— BEGIN —

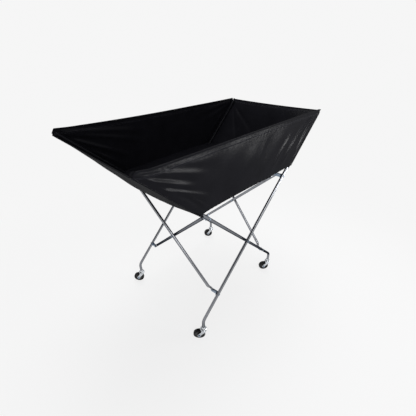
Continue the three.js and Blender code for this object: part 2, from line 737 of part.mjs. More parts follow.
const legs = [
  { name: 'near_outer', side: NEAR, lean: RIGHT, y: outerLegY },
  { name: 'near_inner', side: NEAR, lean: LEFT, y: innerLegY },
  { name: 'far_outer', side: FAR, lean: RIGHT, y: outerLegY },
  { name: 'far_inner', side: FAR, lean: LEFT, y: innerLegY },
];

function addCaster({ name, side, lean, y }) {
  const caster = new THREE.Group();
  caster.position.set(footX(lean), side * y, 0);
  caster.rotation.z = CASTER_TRAIL_TURN;
  addPiece(caster, `${name}_caster_mount`, casterMountGeometry(), chrome);
  addPiece(caster, `${name}_caster_fork`, forkGeometry(), chrome);
  addPiece(caster, `${name}_caster_wheel`, wheelGeometry(), blackRubber);
  addPiece(caster, `${name}_caster_axle`, axleGeometry(), zinc);
  cart.add(caster);
}

function addLeg({ name, side, lean, y }) {
  const leg = new THREE.Group();
  leg.position.set(0, side * y, pinHeight);
  addPiece(leg, `${name}_leg`, legGeometry(lean), chrome);
  addPiece(leg, `${name}_leg_cap`, capGeometry(lean), blackPlastic);
  addPiece(leg, `${name}_sleeve`, sleeveGeometry(lean), blackCloth);
  cart.add(leg);
}

// level is lower or upper; the strut that ends at a hub follows from the hub's end and side
function addBracket({ name, side, lean, y }, level) {
  const end = level === 'upper' ? lean : -lean;
  const rising = level === 'lower' ? side : -side;
  const frame = strutFrame(end, rising);
  const bracket = new THREE.Group();
  bracket.position.copy(frame[level]);
  addPiece(bracket, `${name}_${level}_bracket`, bracketGeometry(frame, side, y), zinc);
  addPiece(bracket, `${name}_${level}_pin`, bracketPinGeometry(frame), zinc);
  cart.add(bracket);
}

function addStruts(end, name) {
  [NEAR, FAR].forEach((rising) => {
    const frame = strutFrame(end, rising);
    const carriesBolt = rising === NEAR;
    const strut = new THREE.Group();
    strutMatrix(frame).decompose(strut.position, strut.quaternion, strut.scale);
    const place = carriesBolt ? 'outer' : 'inner';
    const play = carriesBolt ? 0 : STRUT_BOLT_PLAY;
    addPiece(strut, `${name}_${place}_strut`, strutGeometry(frame, play), chrome);
    if (carriesBolt) addPiece(strut, `${name}_strut_bolt`, strutBoltGeometry(frame, -end), zinc);
    cart.add(strut);
  });
}

function addLegBolt(side, name) {
  const bolt = new THREE.Group();
  bolt.position.set(0, side * outerLegY, pinHeight);
  addPiece(bolt, `${name}_leg_bolt`, legBoltGeometry(side), zinc);
  cart.add(bolt);
}

legs.forEach((leg) => {
  addLeg(leg);
  addCaster(leg);
  addBracket(leg, 'lower');
  addBracket(leg, 'upper');
});
addLegBolt(NEAR, 'near');
addLegBolt(FAR, 'far');
addStruts(LEFT, 'left');
addStruts(RIGHT, 'right');
addPiece(cart, 'basket_near_panel', longPanel(NEAR), blackCloth);
addPiece(cart, 'basket_far_panel', longPanel(FAR), blackCloth);
addPiece(cart, 'basket_left_panel', endPanel(LEFT), blackCloth);
addPiece(cart, 'basket_right_panel', endPanel(RIGHT), blackCloth);
addPiece(cart, 'basket_floor', basketFloor(), blackCloth);

// The origin is the middle of the footprint on the floor
const bounds = new THREE.Box3().setFromObject(cart, true);
cart.position.set(-(bounds.min.x + bounds.max.x) / 2, -(bounds.min.y + bounds.max.y) / 2, 0);

export default cart;
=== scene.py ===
"""A folding ball cart: chromed crossed legs and struts, swivel casters and a wide basket of coated nylon.

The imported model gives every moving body. This script lays smooth metal over its faceted tubes, brackets
and casters, sews the basket from its panels, and sets the light and the camera. Lengths are in metres.
"""

import logging
import math
from dataclasses import dataclass, field
from enum import Enum

import bpy
import numpy as np
from mathutils import Matrix, Vector


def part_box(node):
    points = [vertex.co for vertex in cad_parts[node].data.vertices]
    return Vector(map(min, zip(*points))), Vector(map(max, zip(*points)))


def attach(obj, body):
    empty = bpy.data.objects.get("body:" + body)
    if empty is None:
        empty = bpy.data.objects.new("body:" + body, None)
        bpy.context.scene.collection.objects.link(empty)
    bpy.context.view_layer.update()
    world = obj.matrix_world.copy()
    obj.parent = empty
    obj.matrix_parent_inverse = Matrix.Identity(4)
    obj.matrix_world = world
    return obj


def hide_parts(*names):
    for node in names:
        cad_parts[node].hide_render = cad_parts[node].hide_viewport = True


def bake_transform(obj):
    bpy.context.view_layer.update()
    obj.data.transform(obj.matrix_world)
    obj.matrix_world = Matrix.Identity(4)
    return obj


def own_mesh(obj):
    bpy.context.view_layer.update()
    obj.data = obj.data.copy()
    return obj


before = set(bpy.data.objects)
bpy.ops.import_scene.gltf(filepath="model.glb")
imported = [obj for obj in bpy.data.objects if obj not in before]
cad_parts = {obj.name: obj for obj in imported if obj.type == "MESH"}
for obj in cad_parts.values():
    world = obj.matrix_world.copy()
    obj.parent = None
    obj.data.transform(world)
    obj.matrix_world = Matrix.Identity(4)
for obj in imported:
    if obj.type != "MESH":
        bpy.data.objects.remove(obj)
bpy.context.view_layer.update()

logging.basicConfig(level=logging.INFO, format="%(message)s")
LOG = logging.getLogger("ball_cart")

MM = 0.001
CLEARANCE = 0.3 * MM  # between rigid pieces that sit together
NOISE_SPAN = (0.3, 0.7)  # the values between which nearly all of a noise pattern lies
X_AXIS, Y_AXIS, Z_AXIS = np.eye(3)
Array = np.ndarray
Socket = bpy.types.NodeSocket


# Small helpers


def linear_rgb(code: str) -> tuple[float, float, float, float]:
    """Turns an sRGB hex colour into linear light.

    Args:
        code: The colour as "#RRGGBB".

    Returns:
        Red, green, blue and an alpha of 1.
    """
    shares = [int(code[i : i + 2], 16) / 255 for i in (1, 3, 5)]
    red, green, blue = (c / 12.92 if c <= 0.04045 else ((c + 0.055) / 1.055) ** 2.4 for c in shares)
    return red, green, blue, 1.0


def pattern_scale(millimetres: float) -> float:
    """Returns the texture scale at which one feature is this many millimetres, on coordinates in metres."""
    return 1.0 / (millimetres * MM)


def mix(low: Array | float, high: Array | float, share: Array | float) -> Array | float:
    """Returns the value at a share of the way from low to high."""
    return low + (high - low) * share


def smooth(share: Array) -> Array:
    """Returns 3t^2 - 2t^3 of a share clipped to 0 and 1, which starts and ends level."""
    t = np.clip(share, 0.0, 1.0)
    return t * t * (3.0 - 2.0 * t)


def arch(share: Array) -> Array:
    """Returns 1 - (2t - 1)^2: 0 at both ends and 1 in the middle."""
    return 1.0 - (2.0 * share - 1.0) ** 2


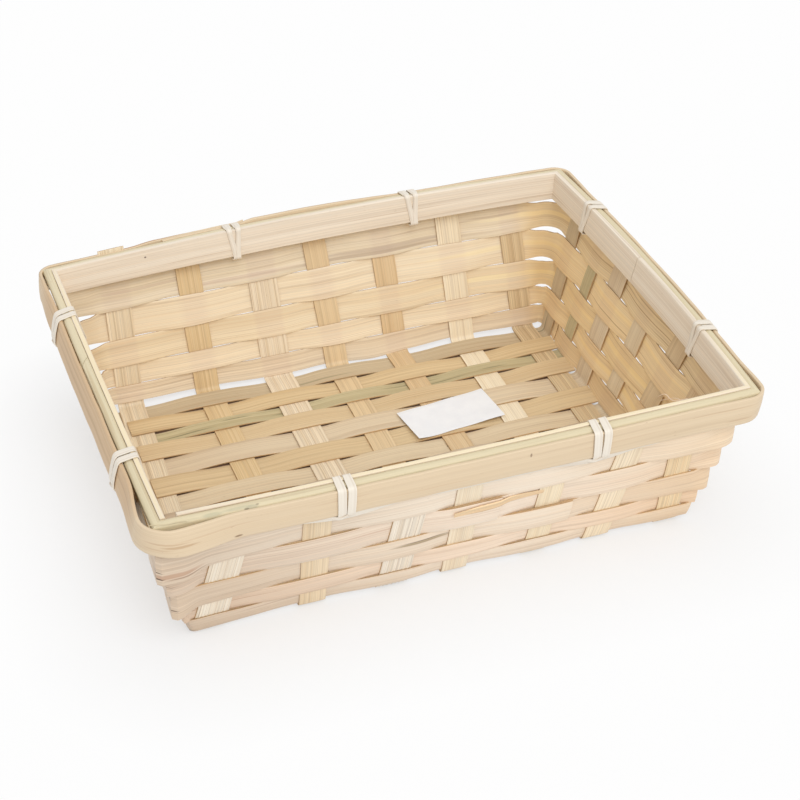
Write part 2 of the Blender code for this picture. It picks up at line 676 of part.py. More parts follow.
def lash_tie(side, centre):
    """Two turns of the lashing round the rim, with the folds where it leaves the run and returns to it."""
    wide = LASH_WIDTH / 2
    thick = LASH_THICKNESS / 2
    across = (wide, 0, 0)
    fold = (wide, LASH_TWIST_WIDTH / 2, 0)
    inside = INNER_INSIDE - CLEARANCE - thick
    high = HEIGHT + CLEARANCE + thick
    high_outside = OUTER_TOP + CLEARANCE + thick
    waist = mix(LASH_LOW, OUTER_TOP, LASH_WAIST_SHARE)
    start = centre - LASH_PITCH / 2
    run_offset = LASH_RUN_OFFSET + swell(side, centre)
    sections = [lash_section(side, start, run_offset, LASH_LOW, fold, (0, 0, -thick))]
    for turn in range(LASH_TURNS):
        here = start + turn * LASH_PITCH
        beyond = here + LASH_PITCH
        top_reach = lash_reach(side, here, OUTER_TOP)
        waist_reach = lash_reach(side, here, waist)
        low_reach = lash_reach(side, beyond, OUTER_BOTTOM)
        sections.append(lash_section(side, here, inside, LASH_LOW, across, (0, -thick, -thick)))
        sections.append(lash_section(side, here, inside, high, across, (0, -thick, thick)))
        sections.append(lash_section(side, here, INNER_OUTSIDE, high, across, (0, thick / 4, thick)))
        sections.append(lash_section(side, here, top_reach, high_outside, across, (0, thick, thick)))
        sections.append(lash_section(side, here, waist_reach, waist, across, (0, thick, 0)))
        sections.append(lash_section(side, beyond, low_reach, LASH_LOW, across, (0, thick, -thick)))
    leave = start + LASH_TURNS * LASH_PITCH
    sections.append(lash_section(side, leave, run_offset, LASH_LOW, fold, (0, 0, -thick)))
    return sections


def tie_places():
    """Every tie round the rim, from the front left corner anticlockwise: its side and its place."""
    ties = []
    for side, shares in ((FRONT, TIE_FRONT_SHARES), (RIGHT, TIE_RIGHT_SHARES), (BACK, TIE_BACK_SHARES),
                         (LEFT, TIE_LEFT_SHARES)):
        sign = 1 if side in (FRONT, RIGHT) else -1
        ties += [(side, sign * share * ridge_half(side)) for share in shares]
    return ties


def lash_run(side, start, end_side, end):
    """The stretch of lashing from one tie to the next, along under the outer lath."""
    points = []
    sides = 0 if side == end_side and start < end else (end_side - side) % 4 or 4
    for count in range(sides + 1):
        here = (side + count) % 4
        first = start if count == 0 else -side_half(here)
        last = end if count == sides else side_half(here)
        places = [place for place in outer_side_places(here) if first < place < last]
        points += [lash_side_point(here, place) for place in places]
        if count < sides:
            points += [lash_corner_point(here, step / CORNER_STEPS) for step in range(1, CORNER_STEPS)]
    return [lash_run_section(point) for point in points]


def make_lashing():
    ties = tie_places()
    before = LASH_PITCH / 2 + LASH_WIDTH
    after = LASH_TURNS * LASH_PITCH - LASH_PITCH / 2 + LASH_WIDTH
    tail_side, tail_place = ties[0]
    tail = tail_place - before - LASH_TAIL
    sections = [lash_run_section(lash_side_point(tail_side, tail))]
    for number, (side, centre) in enumerate(ties):
        sections.append(lash_run_section(lash_side_point(side, centre - before)))
        sections += lash_tie(side, centre)
        sections.append(lash_run_section(lash_side_point(side, centre + after)))
        next_side, next_centre = ties[(number + 1) % len(ties)]
        last = number == len(ties) - 1
        stop = tail - 2 * LASH_TURN_GAP if last else next_centre - before
        sections += lash_run(side, centre + after, next_side, stop)
    sections.append(lash_run_section(lash_side_point(tail_side, tail - 2 * LASH_TURN_GAP)))
    return sections


def least_own_gap(sections):
    """The least distance between two places on the lashing's edges that lie far apart along the strip."""
    points = []
    places = []
    run = 0
    for first, second in zip(sections, sections[1:]):
        length = max((b - a).length for a, b in zip(first, second))
        steps = max(1, round(2 * length / LASH_THICKNESS))
        for step in range(steps):
            for a, b in zip(first, second):
                points.append(a.lerp(b, step / steps))
                places.append(run + length * step / steps)
        run += length
    tree = KDTree(len(points))
    for index, point in enumerate(points):
        tree.insert(point, index)
    tree.balance()
    least = LASH_WIDTH
    for index, point in enumerate(points):
        for other, number, distance in tree.find_range(point, least):
            if abs(places[number] - places[index]) > 3 * LASH_WIDTH:
                least = min(least, distance)
    return least


def make_label():
    centre_x = LABEL_PLACE_SHARES[0] * FOOT_LENGTH / 2
    centre_y = LABEL_PLACE_SHARES[1] * FOOT_WIDTH / 2
    low = FLOOR_TOP + CLEARANCE
    sections = []
    for z in (low, low + LABEL_THICKNESS):
        section = []
        for across, up in ((-1, -1), (1, -1), (1, 1), (-1, 1)):
            x = across * LABEL_LENGTH / 2
            y = up * LABEL_WIDTH / 2
            turned_x = centre_x + x * cos(LABEL_TURN) - y * sin(LABEL_TURN)
            turned_y = centre_y + x * sin(LABEL_TURN) + y * cos(LABEL_TURN)
            section.append(settle((turned_x, turned_y, z)))
        sections.append(section)
    return sections


def centre_on_ground(bodies):
    """Move the whole basket so that the origin is on the ground under the middle of its outer bounds."""
    spots = [vertex.co for body in bodies for vertex in body.data.vertices]
    middle_x = (min(spot.x for spot in spots) + max(spot.x for spot in spots)) / 2
    middle_y = (min(spot.y for spot in spots) + max(spot.y for spot in spots)) / 2
    ground = min(spot.z for spot in spots)
    shift = Vector((middle_x, middle_y, ground))
    for spot in spots:
        spot -= shift
    print("moved to the middle by", [round(value / MM, 3) for value in shift], "mm")


def make_weave():
    bodies = []
    for index in range(len(CROSS_WIDTH_SHARES)):
        name = "cross_strip_%d" % (index + 1)
        bodies.append(add_body(name, make_cross_strip(index), CROSS_COLOURS[index], STRIP_ROUGHNESS))
    for index in range(len(LONG_WIDTH_SHARES)):
        name = "long_strip_%02d" % (index + 1)
        bodies.append(add_body(name, make_long_strip(index), LONG_COLOURS[index], STRIP_ROUGHNESS))
    for row in range(len(ROW_EDGE_SHARES) - 1):
        name = "side_strip_%d" % (row + 1)
        bodies.append(add_body(name, make_side_strip(row), SIDE_COLOURS[row], STRIP_ROUGHNESS))
    return bodies


def make_rim():
    return [
        add_body("rim_core_lath", make_core_lath(), CORE_COLOUR, LATH_ROUGHNESS),
        add_body("rim_inner_lath_front", make_inner_lath_front(), INNER_COLOUR, LATH_ROUGHNESS),
        add_body("rim_inner_lath_back", make_inner_lath_back(), INNER_COLOUR, LATH_ROUGHNESS),
        add_body("rim_outer_lath", make_outer_lath(), OUTER_COLOUR, LATH_ROUGHNESS),
    ]


def main():
    for item in list(bpy.data.objects):
        bpy.data.objects.remove(item)
    bodies = make_weave() + make_rim()
    lashing = make_lashing()
    print("least gap of the lashing to itself:", round(least_own_gap(lashing) / MM, 2), "mm")
    bodies.append(add_body("rim_lashing", lashing, LASHING_COLOUR, LASHING_ROUGHNESS))
    bodies.append(add_body("price_label", make_label(), LABEL_COLOUR, LABEL_ROUGHNESS))
    centre_on_ground(bodies)


main()
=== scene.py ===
"""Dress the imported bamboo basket: every strip, lath and binding in its own finish, on a pale floor.

Lengths here are in millimetres and are turned into metres when a point is put in place.
"""
from functools import partial
from math import atan2, ceil, cos, hypot, pi, radians, sin, tan, tanh

import bpy
from mathutils import Matrix, Vector, noise


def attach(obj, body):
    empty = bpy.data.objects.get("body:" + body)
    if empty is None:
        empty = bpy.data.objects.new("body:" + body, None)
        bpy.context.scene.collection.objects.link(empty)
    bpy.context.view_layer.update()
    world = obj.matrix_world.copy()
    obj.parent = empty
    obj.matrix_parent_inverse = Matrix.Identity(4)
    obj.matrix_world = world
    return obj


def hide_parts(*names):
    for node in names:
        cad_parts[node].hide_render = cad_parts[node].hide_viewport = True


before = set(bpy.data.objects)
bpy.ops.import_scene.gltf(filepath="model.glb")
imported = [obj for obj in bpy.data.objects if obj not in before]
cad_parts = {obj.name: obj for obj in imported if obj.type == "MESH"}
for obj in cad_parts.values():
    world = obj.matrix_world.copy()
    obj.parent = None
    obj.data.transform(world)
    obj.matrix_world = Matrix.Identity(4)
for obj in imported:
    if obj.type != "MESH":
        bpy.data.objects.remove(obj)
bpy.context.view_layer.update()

MM = 0.001

# The evenly built basket, as the frame has it.
RIDGE_LENGTH = 222.3
RIDGE_WIDTH = 174.3
FOOT_LENGTH = 198.0
FOOT_WIDTH = 147.6
HEIGHT = 67.5
RIM_LEAN = 0.214
LATH_HEIGHT = 11.0
RIM_BOTTOM = 56.5
TOP_HALF_X = 116.55
TOP_HALF_Y = 92.55

# How the real one has settled, and where its middle lies.
BOW_FRONT = 1.0
BOW_BACK = 5.5
BOW_LEFT = 0.4
BOW_RIGHT = 3.2
FOOT_SKEW = 1.8
LIFT_FRONT_LEFT = -1.2
LIFT_BACK_LEFT = -2.6
LIFT_BACK_RIGHT = 1.7
WALL_SIDE_SHARE = 0.75
FLOOR_TOP = 2.7
MOVE = Vector((-0.365, -2.365, 0.0))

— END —

Work to complete:
Output exactly the lines running from the line containing "on the floor" through the line containing "points = [vertex.co", and only those lines.

Full solution:
// The origin is the middle of the footprint on the floor
const bounds = new THREE.Box3().setFromObject(cart, true);
cart.position.set(-(bounds.min.x + bounds.max.x) / 2, -(bounds.min.y + bounds.max.y) / 2, 0);

export default cart;
=== scene.py ===
"""A folding ball cart: chromed crossed legs and struts, swivel casters and a wide basket of coated nylon.

The imported model gives every moving body. This script lays smooth metal over its faceted tubes, brackets
and casters, sews the basket from its panels, and sets the light and the camera. Lengths are in metres.
"""

import logging
import math
from dataclasses import dataclass, field
from enum import Enum

import bpy
import numpy as np
from mathutils import Matrix, Vector


def part_box(node):
    points = [vertex.co for vertex in cad_parts[node].data.vertices]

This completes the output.